Trumps „leichtfertiges Gerede“ und seine „Schlamperei“ könne zu Diskriminierung gegen ethnische und religiöse Minderheiten führen, kritisierte Obama. So drastisch wie am Dienstag hatte er den voraussichtlichen Präsidentschaftskandidaten der Republikaner bislang noch nie angegangen.

„Wir sind in unserer Geschichte durch Momente gegangen, in denen wir aus Angst handelten und es bereuten“, sagte Obama. „Wir haben erlebt, wie unsere Regierung unsere Mitbürger falsch behandelt hat und es ist ein beschämender Teil unserer Geschichte gewesen.“

Trump bekommt Gegenwind aus der eigenen Partei

Bei Obamas vorangegangenen Gesprächen mit seinen Sicherheitsberatern ging es über die Bedrohung durch den IS und auch um sogenannte Einsame Wölfe, wie es vermutlich der Attentäter von Orlando gewesen war. Mit diesem Begriff werden Täter bezeichnet, die von der Ideologie der Extremisten beeinflusst sind und sich zu ihnen bekennen, nicht aber direkte Befehle ausführen.

Obama erinnerte Trump daran, dass die USA auf dem Grundrecht der Religionsfreiheit gegründet seien. US-Muslime anders zu behandeln, würde die USA nicht sicherer machen. Im Gegenteil könnte die IS-Behauptung auf fruchtbareren Boden fallen, dass der Westen Muslime hasse.

Trump schoss kurz darauf zurück. „Präsident Obama behauptet, unseren Feind zu kennen, und dennoch zieht er weiterhin unseren Feind unseren Verbündeten vor, und was das betrifft, dem amerikanischen Volk“, erklärte er. „Wenn ich Präsident bin, wird Amerika immer als Erstes kommen.“

Wenig später sagte Trump bei einer Wahlkampfkundgebung in Greensboro in North Carolina, der Präsident sei offenbar wütender auf ihn als auf den Attentäter von Orlando. „Das ist die Art von Wut, die er für den Schützen haben sollte und für diese Killer, die nicht hier sein sollten“, rief er der Menge zu.

Allerdings bekam Trump auch Gegenwind aus seiner eigenen Partei. Der Vorsitzende des Repräsentantenhauses, Paul Ryan, sagte, ein Einreiseverbot für Muslime sei nicht im Interesse der USA. Benötigt würden Sicherheitstests, nicht Religionstests. Die Gefahr gehe vom „radikalen Islam“, nicht vom islamischen Glauben aus.
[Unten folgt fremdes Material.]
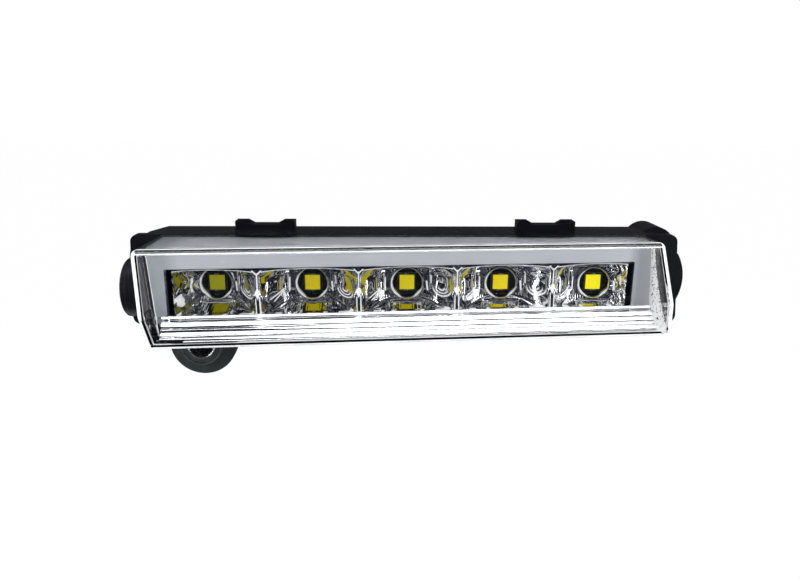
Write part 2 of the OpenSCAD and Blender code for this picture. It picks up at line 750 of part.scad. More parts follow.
// Shrouded socket with a flange on the rear wall
module connector() color([0.08, 0.08, 0.08]) {
    seat = tub_depth + plug_seal_t;
    mouth = tub_depth + plug_len;
    difference() {
        translate([plug_x, 0, plug_z]) union() {
            slab(seat, seat + plug_flange_t) rounded(plug_w + 2 * plug_flange, plug_h + 2 * plug_flange, 2.5);
            slab(seat, mouth) rounded(plug_w, plug_h, 2);
            slab(driver_y + driver_t, seat + eps) square([plug_root_w, plug_root_h], center = true);
            // latch ramp for the plug, on top of the shroud
            translate([-latch_w / 2, mouth - latch_len - 1, plug_h / 2 - eps])
                rotate([90, 0, 90]) linear_extrude(latch_w)
                    polygon([[0, 0], [latch_len, 0], [0, latch_rise]]);
        }
        translate([plug_x, 0, plug_z]) slab(seat + plug_flange_t + plug_floor, mouth + 1)
            rounded(plug_w - 2 * plug_wall, plug_h - 2 * plug_wall, 1.2);
        pin_places(pin_side, driver_y - 1, mouth + 1);
    }
}

module connector_seal() color("orangered") translate([plug_x, 0, plug_z])
    slab(tub_depth, tub_depth + plug_seal_t) difference() {
        rounded(plug_w + 2, plug_h + 2, 2);
        square([plug_root_w + 2 * slip, plug_root_h + 2 * slip], center = true);
    }

module connector_pins() color("gold") pin_places(pin_side - 2 * eps, driver_y - pin_proud, tub_depth + plug_len - pin_back);

// Vent cap with its stem in the rear wall
module breather_vent() color([0.25, 0.25, 0.25]) {
    difference() {
        rod(vent_x, 0, vent_r, tub_depth, tub_depth + vent_t);
        for (a = [0 : 60 : 300]) translate([vent_x, tub_depth + vent_t / 2, 0]) rotate([0, a, 0])
            translate([vent_r, 0, 0]) cube([2, vent_slot, vent_slot], center = true);
    }
    rod(vent_x, 0, vent_stem_r - eps, cavity_y - 0.5, tub_depth + eps);
}

// Rubber grommet: collar in front, waist in the lug and a lip behind
module lug_grommet() color([0.12, 0.15, 0.14]) difference() {
    union() {
        rod(lug_x, lug_z, collar_r, lug_y - collar_len, lug_y);
        rod(lug_x, lug_z, waist_r, lug_y - eps, lug_y + lug_t + eps);
        rod(lug_x, lug_z, collar_r, lug_y + lug_t, lug_y + lug_t + lip_t);
    }
    rod(lug_x, lug_z, sleeve_r, lug_y - collar_len - 1, lug_y + lug_t + lip_t + 1);
}

module lug_sleeve() color("silver") difference() {
    rod(lug_x, lug_z, sleeve_r, lug_y - collar_len - sleeve_proud, lug_y + lug_t + lip_t + sleeve_proud);
    rod(lug_x, lug_z, lug_bore_r, lug_y - collar_len - 1, lug_y + lug_t + lip_t + 1);
}

module upper_insert() color("goldenrod") difference() {
    rod(upper_x, upper_z, insert_r, tub_depth + upper_out - insert_len, tub_depth + upper_out);
    rod(upper_x, upper_z, insert_bore_r,
        tub_depth + upper_out - insert_len + insert_floor, tub_depth + upper_out + 1);
}

// Retaining clip over the tabs, drawn for the top: scooped front edge and notched rear edge
module clip(x, side) color([0.04, 0.04, 0.045]) mirror([0, 0, side < 0 ? 1 : 0]) translate([x, 0, 0]) {
    foot = lens_h / 2 + clip_foot;
    low = lens_h / 2 + tab_rise + slip + clip_wall;
    top = low + horn_rise;
    horn_in = clip_w / 2 - horn_w;
    notch = horn_in - horn_slope;
    y0 = -tab_t - slip / 2 - clip_wall;
    y1 = rear_tab_t + slip / 2 + clip_wall;
    scoop_r = (clip_w * clip_w / 4 + horn_rise * horn_rise) / (2 * horn_rise);
    difference() {
        slab(y0, y1) polygon([[-clip_w / 2, foot], [clip_w / 2, foot], [clip_w / 2, top],
            [horn_in, top], [notch, low], [-notch, low], [-horn_in, top], [-clip_w / 2, top]]);
        rod(0, low + scoop_r, scoop_r, y0 - 1, y0 + (y1 - y0) / 2);
        slab(y0 + clip_wall, y1 - clip_wall) translate([-tab_w / 2 - slip, foot - 1])
            square([tab_w + 2 * slip, tab_rise + slip + 1 - clip_foot]);
    }
}

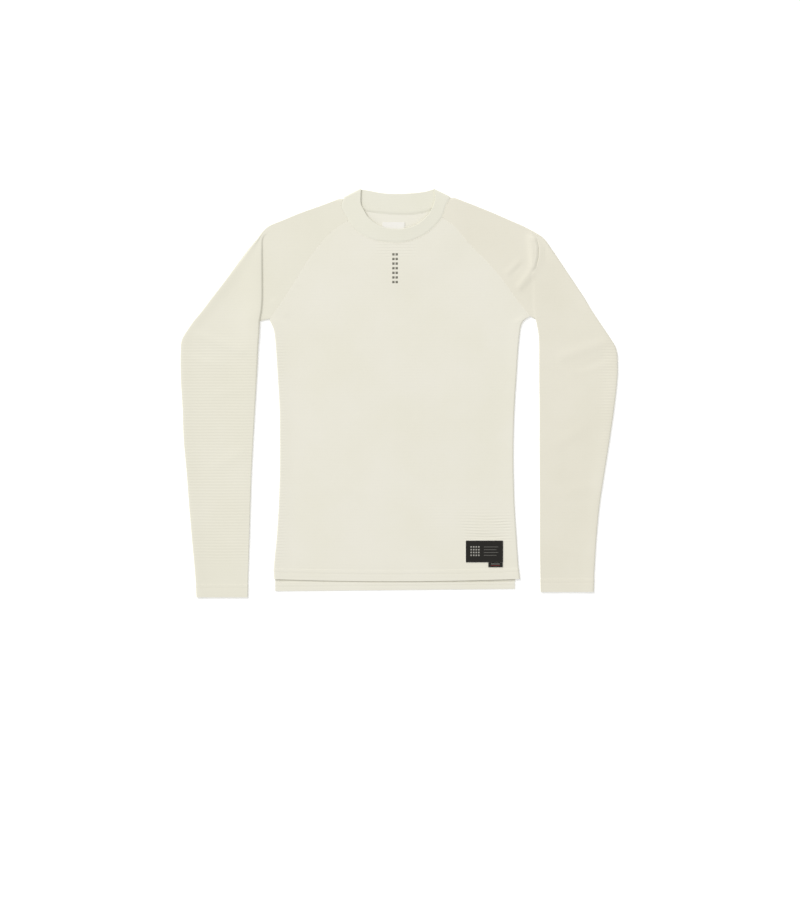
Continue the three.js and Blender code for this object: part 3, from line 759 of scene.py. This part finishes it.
def shoulder_point(side, column, y, set_back=0.0):
    """A point of one of a shoulder's lines, set back towards the middle of the body."""
    return Vector((side["sign"] * (read(side["shoulder"], column, y) - set_back), y, 0.0))


def raglan_edge(side, y, column):
    """A panel's edge at the slanting seam, set back by its half of the gap."""
    gap = SEAM_GAP / 2 * math.hypot(1, slope(side["shoulder"], column, y))
    return shoulder_point(side, column, y, gap)


def side_edge(side, y, drawn_in=0.0):
    return Vector((side["sign"] * (read(BODY_SIDES, side["name"], y) - drawn_in), y, 0.0))


def patch_ribs(x, y):
    """The cross ribs that stand out above the black patch, sagging a little in their middle."""
    shown = within(x, 96, 122, 176, 188) * within(y, -246, -241, -212, -190)
    sag = 1.6 * math.sin(math.pi * smooth(x, 100, 186))
    fade = 0.6 + 0.4 * math.sin(0.09 * x + 0.21 * y)
    return RIB_HEIGHT * shown * fade * math.sin(2 * math.pi * (y + sag) / RIB_MILLIMETRES)


def hem_lift(x, y):
    """The front hem lies close to the back in its middle, and stands off a little at the right."""
    near = smooth(-y, 278, 305)
    return near * (0.35 * smooth(x, 90, 150) - 0.5 * puff(x + 20, 130))


def front_height(x, y, left, right, part):
    """Middle of the front. part is 0 at the armhole, and 1 where a side seam brings it down."""
    away = max(min(x - left, right - x), 0.0)
    height = level(x, y) + part * SIDE_PUFF * puff(away, PUFF_REACH)
    if 90 < x < 195 and -250 < y < -185:
        height += patch_ribs(x, y)
    height += hem_lift(x, y)
    drop = 1 - math.sqrt(1 - max(1 - away / EDGE_RADIUS, 0.0) ** 2)
    return mix(height, SIDE_END, part * drop)


def front_rows():
    """All sections of the front from the neck to the hem."""
    neck = curve_through(NECK_SEAM_FRONT)
    grid = []

    def section(left, right, part, bend):
        inner = EDGE_COLUMNS[-1]
        middle = spread(left.x + inner, right.x - inner, MIDDLE_COLUMNS)[1:-1]
        xs = [left.x + d for d in EDGE_COLUMNS] + middle + [right.x - d for d in EDGE_COLUMNS[::-1]]
        made = []
        for x in xs:
            share = (x - left.x) / (right.x - left.x)
            y = mix(left.y, right.y, share) + bend(share)
            made.append(Vector((x, y, front_height(x, y, left.x, right.x, part))))
        grid.append(made)

    for t in [0, 0.0025, 0.005, 0.008, 0.011, 0.015, 0.021] + spread(0.03, 1, 60):
        edges = [raglan_edge(side, mix(side["raglan"], side["armpit"], t), "seam")
                 for side in SIDES]
        fade = 1 - smooth(t, 0, 1)
        section(*edges, 0.0, lambda share: fade * neck_dip(neck, share))
    for p in grid[0]:
        p.y -= SEAM_GAP / 2
    sink_seam(grid, 8)
    side_length = LEFT["armpit"] - FRONT_HEM["left"]
    below = [1.0, 2.0, 3.0, 4.0, 5.5, 7.0, 9.0, 11.5, 14.0] + spread(17, 306, 92) + spread(
        306, 376, 84)[1:] + spread(376, side_length - HEM_HEIGHT - 2, 14)[1:]
    hem = side_length - HEM_HEIGHT
    below += [hem - 1, hem - 0.4, hem + 0.4]
    below += spread(hem + 1.4, side_length - 0.8, 16) + [side_length]
    for distance in below:
        share_down = distance / side_length
        edges = [side_edge(side, mix(side["armpit"], FRONT_HEM[side["name"]], share_down))
                 for side in SIDES]
        part = min(distance / 8, 1.0)
        sag = FRONT_HEM_SAG * min(share_down * 1.05, 1.0) ** 3
        section(*edges, part, lambda share: -sag * (1 - (2 * share - 1) ** 2))
    return grid


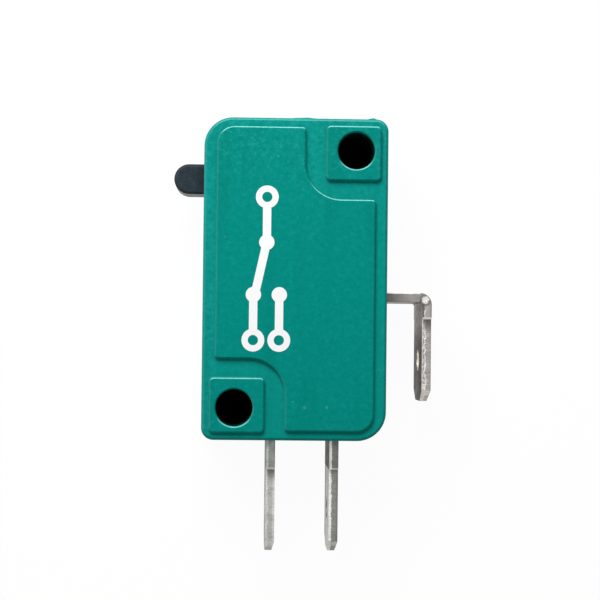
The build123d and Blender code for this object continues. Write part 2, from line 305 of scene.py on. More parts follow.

Debatte über Verschärfung der Waffengesetze

Die demokratische Präsidentschaftsbewerberin Hillary Clinton warf Trump „bizarre Hasstiraden“ vor. Besonders harsch ging sie mit Trumps falscher Behauptung ins Gericht, Omar Mateen sei ein gebürtiger Afghane, also ein Einwanderer. „Der Terrorist, der diese Attacke ausgeführt hat, wurde nicht in Afghanistan geboren, wie Donald gestern gesagt hat, sondern in Queens, New York, genau wie Donald selbst“, sagte sie.

Im US-Kongress kam zudem eine Debatte über eine Verschärfung der Waffengesetze auf. Demokratische Abgeordnete forderten vehement strengere Richtlinien für den Erwerb und das Tragen von Schusswaffen. Die Republikaner im Kongress sind jedoch mit ihrer parlamentarischen Mehrheit gegen Verschärfungen.